Natürlich wurde schon Vieles zum Thema Erlebnispädagogik veröffentlicht. Sozusagen als Entschuldigung für diese mangelnde Innovation sei eine Anmerkung von Kurt Hahn, dem Begründer der Erlebnispädagogik, zitiert:

„Es ist in der Erziehung wie in der Medizin. Man muß die Weisheit
der tausend Jahre ernten. Wenn Sie je zu einem Chirurgen kommen,
und der will ihnen den Blinddarm in einer möglichst originellen
Weise herausnehmen, so rate ich Ihnen dringend, gehen Sie zu
einem anderen Chirurgen” (Hahn 1998, 292).

Wir sprechen erst dann von Erlebnispädagogik, wenn nachhaltig versucht wird, die Erlebnisse durch Reflexion und Transfer pädagogisch nutzbar zu machen. Klettern, Schlauchbootfahren oder
Segeln sind Natursportarten, die viel Freude und Sinn vermitteln. Sie bleiben aber lediglich eine Freizeitbeschäftigung, wenn sie um ihrer selbst willen durchgeführt werden.

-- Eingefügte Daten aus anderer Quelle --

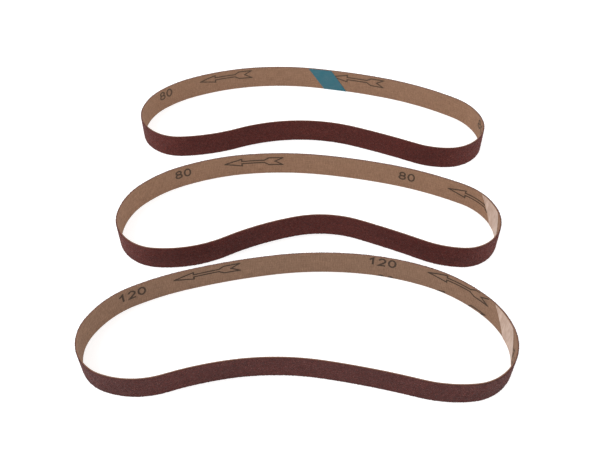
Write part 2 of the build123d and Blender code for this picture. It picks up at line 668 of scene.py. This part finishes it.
def cloth_material(name, dark, light, worn, groove):
    """Resin-stiffened cotton. Its cut threads show at the slit edges, a little redder. The grooves
    of its weave are darkened by their depth: painted shade.
    """
    m = Nodes(name)
    warp = m.noise((0.25, 0, 4.0), detail=2.0)
    weft = m.noise((4.0, 0, 0.35), detail=2.0)
    fuzz = m.noise((2.2, 2.2, 2.2), roughness=0.6)
    threads = m.math("MULTIPLY", m.math("ADD", m.math("ADD", warp, weft), fuzz), 1 / 3)
    brown = m.mix(m.spread(threads, 0.4, 0.6), dark, light)
    patches = m.noise((0.12, 0, 0.3))
    brown = m.mix(m.spread(patches, 0.3, 0.75, 0.0, 0.35), brown, worn)
    # painted shade: the deeper a groove of the weave, the more of the groove colour
    brown = m.mix(m.spread(m.out, 0.0, THREAD_RELIEF / MM, 0.0, 0.5), brown, groove)
    half = STRIP_WIDTH / MM / 2
    from_middle = m.math("ABSOLUTE", m.math("SUBTRACT", m.height, half))
    ragged = m.math("MULTIPLY", m.noise((3.0, 3.0, 3.0), detail=2.0), 0.10)
    cut = m.spread(m.math("ADD", from_middle, ragged), half - 0.05, half + 0.02)
    m.set(Base_Color=m.mix(cut, brown, srgb(128, 95, 78)))
    m.set(Roughness=m.spread(threads, 0.3, 0.7, 0.95, 0.85), Specular_IOR_Level=0.2)
    m.bump(m.noise((9.0, 9.0, 9.0), roughness=0.6), 0.02 * MM)
    return m.material


def resin_material(name, dark, light, roughness):
    m = Nodes(name)
    flow = m.noise((1.2, 1.2, 1.2))
    m.set(Base_Color=m.mix(m.spread(flow, 0.3, 0.7), dark, light), Specular_IOR_Level=0.2)
    m.set(Roughness=m.spread(flow, 0.3, 0.7, roughness, roughness + 0.15))
    m.bump(m.noise((6.0, 6.0, 6.0), detail=2.0), 0.02 * MM)
    return m.material


def grain_material(name, dark, light, pale, per_mm, low, high):
    """Aluminium oxide under resin: each grain has its own tone, and a few are pale. From low to
    high, in mm out from the cloth's inner face, they get lighter: bare tips above, and painted
    shade lower down between the grains."""
    m = Nodes(name)
    grains = m.cells((per_mm, per_mm, per_mm))
    tone = m.add("ShaderNodeSeparateColor")
    m.link(grains["Color"], tone.inputs[0])
    mottle = m.spread(m.noise((1.3, 1.3, 1.3), roughness=0.6), 0.3, 0.7)
    shade = m.math("MULTIPLY", tone.outputs["Red"], 0.35)
    shade = m.math("ADD", shade, m.math("MULTIPLY", mottle, 0.35))
    # partly painted shade: darker lower down between the grains, lighter at their bare tips
    shade = m.math("ADD", shade, m.spread(m.out, low, high, 0.0, 0.3))
    colour = m.mix(shade, dark, light)
    colour = m.mix(m.spread(tone.outputs["Green"], 0.9, 1.0, 0.0, 0.6), colour, pale)
    patches = m.noise((0.08, 0.5, 0.25))
    colour = m.mix(m.spread(patches, 0.35, 0.7, 0.0, 0.25), colour, dark)
    rough = m.spread(tone.outputs["Blue"], 0.0, 1.0, 0.45, 0.8)
    m.set(Base_Color=colour, Roughness=rough, Specular_IOR_Level=0.18)
    m.bump(grains["Distance"], 0.03 * MM, strength=0.5)
    return m.material


def green_tape_material():
    """Matt film with fine filaments in it."""
    m = Nodes("green_tape")
    filaments = m.noise((0.5, 0, 6.0), detail=2.0)
    colour = m.mix(m.spread(filaments, 0.3, 0.7), srgb(45, 92, 104), srgb(61, 104, 116))
    patches = m.noise((0.25, 0, 0.25), detail=2.0)
    colour = m.mix(m.spread(patches, 0.35, 0.65, 0.0, 0.7), colour, srgb(36, 98, 112))
    m.set(Base_Color=colour, Specular_IOR_Level=0.25)
    m.set(Roughness=m.spread(patches, 0.3, 0.7, 0.5, 0.65))
    m.bump(filaments, 0.01 * MM)
    return m.material


def clear_tape_material():
    """Milky film, with streaks where it is bonded less well."""
    m = Nodes("clear_tape")
    streaks = m.noise((1.0, 0, 0.22), roughness=0.6)
    colour = m.mix(m.spread(streaks, 0.35, 0.7), srgb(155, 125, 107), srgb(187, 162, 146))
    m.set(Base_Color=colour, Specular_IOR_Level=0.4)
    m.set(Roughness=m.spread(streaks, 0.3, 0.7, 0.3, 0.42))
    m.bump(streaks, 0.02 * MM)
    return m.material


def ink_material(name, dark, light):
    """Grey-brown ink, paler where it sank into the threads."""
    m = Nodes(name)
    soaked = m.noise((5.0, 0, 5.0), detail=2.0)
    m.set(Base_Color=m.mix(m.spread(soaked, 0.35, 0.7), dark, light))
    m.set(Roughness=m.spread(soaked, 0.3, 0.7, 0.75, 0.9), Specular_IOR_Level=0.2)
    return m.material


def white_material():
    """The floor and backdrop, which glow a little so that they show white in soft light."""
    m = Nodes("floor")
    place = m.add("ShaderNodeTexCoord").outputs["Object"]
    texture = m.add("ShaderNodeTexNoise")
    m.link(place, texture.inputs["Vector"])
    texture.inputs["Scale"].default_value = 3.0
    m.set(Base_Color=m.mix(texture.outputs["Fac"], (0.66, 0.66, 0.66), (0.70, 0.70, 0.70)))
    m.set(Roughness=0.9, Specular_IOR_Level=0.1)
    m.set(Emission_Color=(1.0, 1.0, 1.0), Emission_Strength=0.6)
    return m.material


# Stage


def add_set():
    """A floor, and a low wall far round it so that no horizon shows."""
    bpy.ops.mesh.primitive_plane_add(size=FLOOR_SIZE, location=(0, 0, -FLOOR_DROP))
    floor = bpy.context.object
    floor.name = "floor"
    bpy.ops.mesh.primitive_cylinder_add(
        vertices=BACKDROP_SIDES,
        radius=BACKDROP_RADIUS,
        depth=BACKDROP_HEIGHT,
        end_fill_type="NOTHING",
        location=(0, 0, BACKDROP_HEIGHT / 2),
    )
    backdrop = bpy.context.object
    backdrop.name = "backdrop"
    white = white_material()
    for piece in (floor, backdrop):
        piece.data.materials.append(white)


def add_light(name, place, size, power):
    """A soft box facing the middle of the set."""
    light = bpy.data.objects.new(name, bpy.data.lights.new(name, "AREA"))
    light.data.size = size
    light.data.energy = power
    light.location = place
    light.rotation_euler = (-light.location).to_track_quat("-Z", "Y").to_euler()
    bpy.context.scene.collection.objects.link(light)


def add_world(strength):
    world = bpy.data.worlds.new("studio")
    world.use_nodes = True
    background = world.node_tree.nodes["Background"]
    background.inputs["Color"].default_value = (1, 1, 1, 1)
    background.inputs["Strength"].default_value = strength
    bpy.context.scene.world = world


def add_camera():
    camera = bpy.data.objects.new("camera", bpy.data.cameras.new("camera"))
    camera.data.lens = CAMERA_LENS
    camera.data.sensor_width = 36.0
    camera.data.clip_start = 0.01
    camera.location = CAMERA_PLACE
    camera.rotation_euler = (math.radians(90 - CAMERA_TILT_DOWN), 0, 0)
    bpy.context.scene.collection.objects.link(camera)
    bpy.context.scene.camera = camera


# Putting it together


def finish_piece(piece, belt, material, node=None):
    piece.data.materials.append(material)
    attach(piece, belt)
    if node:
        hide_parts(f"{belt}_{node}")
    return piece


materials = {
    ("cloth", "80"): cloth_material(
        "brown_cloth",
        dark=srgb(126, 95, 75),
        light=srgb(162, 126, 101),
        worn=srgb(138, 108, 88),
        # groove: the colour of painted shade in the weave's grooves
        groove=srgb(92, 66, 50),
    ),
    ("cloth", "120"): cloth_material(
        "grey_cloth",
        dark=srgb(119, 91, 73),
        light=srgb(155, 122, 99),
        worn=srgb(131, 105, 87),
        # groove: the colour of painted shade in the weave's grooves
        groove=srgb(86, 63, 50),
    ),
    ("grain", "80"): grain_material(
        "coarse_grain",
        dark=srgb(42, 11, 8),
        light=srgb(107, 43, 36),
        pale=srgb(152, 90, 78),
        per_mm=5.0,
        # low, high: the heights over which painted shade between grains gives way to bare tips
        low=0.55,
        high=0.75,
    ),
    ("grain", "120"): grain_material(
        "fine_grain",
        dark=srgb(30, 10, 8),
        light=srgb(96, 41, 36),
        pale=srgb(143, 92, 84),
        per_mm=6.0,
        # low, high: the heights over which painted shade between grains gives way to bare tips
        low=0.52,
        high=0.69,
    ),
    ("size", "80"): resin_material("red_resin", srgb(58, 20, 17), srgb(84, 36, 31), 0.5),
    ("size", "120"): resin_material("grey_resin", srgb(52, 24, 22), srgb(78, 40, 37), 0.5),
    "make": resin_material("amber_resin", srgb(84, 48, 36), srgb(112, 68, 50), 0.4),
    ("tape", "green"): green_tape_material(),
    ("tape", "clear"): clear_tape_material(),
    ("ink", "back_belt"): ink_material("faint_ink", srgb(70, 56, 45), srgb(94, 75, 60)),
    ("ink", "middle_belt"): ink_material("brown_ink", srgb(58, 46, 37), srgb(84, 67, 53)),
    ("ink", "front_belt"): ink_material("dark_ink", srgb(52, 41, 33), srgb(78, 62, 49)),
}

for belt, facts in BELTS.items():
    number, film = facts["number"], facts["film"]
    loop = Loop(belt)
    backing = cloth(belt, loop)
    resin = make_coat(belt, loop)
    grit = grain(belt, loop)
    over = size_coat(belt, loop)
    joint = tape(belt, loop)
    ink = print_on(belt, loop)
    looks = materials["cloth", number], materials["grain", number], materials["size", number]
    finish_piece(backing, belt, looks[0], "cloth_backing")
    finish_piece(resin, belt, materials["make"], "make_coat")
    finish_piece(grit, belt, looks[1], "abrasive_grain")
    finish_piece(over, belt, looks[2], "size_coat")
    finish_piece(joint, belt, materials["tape", film], "splice_tape")
    finish_piece(ink, belt, materials["ink", belt])

add_set()
add_world(strength=0.66)
add_light("key", place=(-0.7, -0.1, 0.7), size=0.6, power=5.5)
add_light("fill", place=(0.7, 0.1, 0.6), size=0.6, power=2.5)
add_camera()
bpy.context.scene.view_settings.view_transform = "Standard"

Das Konzept der Erlebnispädagogik will als Teildisziplin der Pädagogik junge Menschen durch exemplarische Lernprozesse und durch bewegtes Lernen vor physische, psychische und soziale He-
rausforderungen – vornehmlich in der Natur – stellen, um sie in ihrer Persönlichkeitsentwicklung zu fördern und sie zu befähigen, ihre Lebenswelt verantwortlich zu gestalten.

Pädagogik:

Der Begriff Pädagogik stammt aus dem Griechischen und setzt sich zusammen aus pais (= der Knabe, das Kind) und agogos (= der Begleiter, der Führer). Im alten Athen waren es Sklaven, die die Knaben auf dem Weg zur Schule begleiteten. Interessanterweise hat sich im Abendland dieses Begleiten bzw. dieser Weg im Begriff des Erziehens durchgesetzt, nicht das Wort für Schule. Das sagt einiges über den Charakter der Pädagogik aus: Darin stecken das gemeinsame Gehen, das Unterwegssein, die Begleitung, das Schweigen und das Sprechen, die Führung und der Schutz – also vieles, was wir mit Erlebnispädagogik verbinden.

Kairos:

Das ist in der griechischen Mythologie der Gott der Chance, der günstigen Gelegenheit. Man kann darunter auch einen von den Göttern geschenkten Augenblick“ verstehen. Wir erleben in der Pädagogik viele solche Augenblicke. Wie wir wissen, bemüht man sich oft ganz vergeblich bei Kindern und Jugendlichen um Veränderungen und sieht lange Zeit keinen Erfolg, doch eines Tages tritt ein Wendepunkt ein, eine Verhaltensänderung – ein Geschenk der Götter

Beispiel – Zwei Heimerzieher sind mit ihrer Gruppe in Schweden mit Rucksack und Schlafsack unterwegs. Sie wollen sechs Wochen durch die Wildnis Schwedens streifen. Die Jugendlichen haben nicht allzu viel Lust dazu, zwei ziehen sich ganz zurück und lehnen jeden Kontakt mit den Betreuern ab. Sie sind schweigsam, trotzig, und wollen keinesfalls mit diesen verrückten Pädagogen reden. Nach fünf Tagen rufen die beiden Jugendlichen am Morgen vor dem Zelt der Erzieher „Ihr könnt aufstehen, wir haben für euch Kaffee gekocht”
Das ist Kairos, einer dieser Augenblicke, den man als Pädagoge verspielen oder nutzen kann. Sagen die Pädagogen nun „Nein, wir sind noch müde”, dann versäumen sie eine günstige Gelegenheit zum Aufbau einer Beziehung, nehmen wie das Angebot aber an, können die Mauern fallen, die die Jugendlichen aufgebaut haben.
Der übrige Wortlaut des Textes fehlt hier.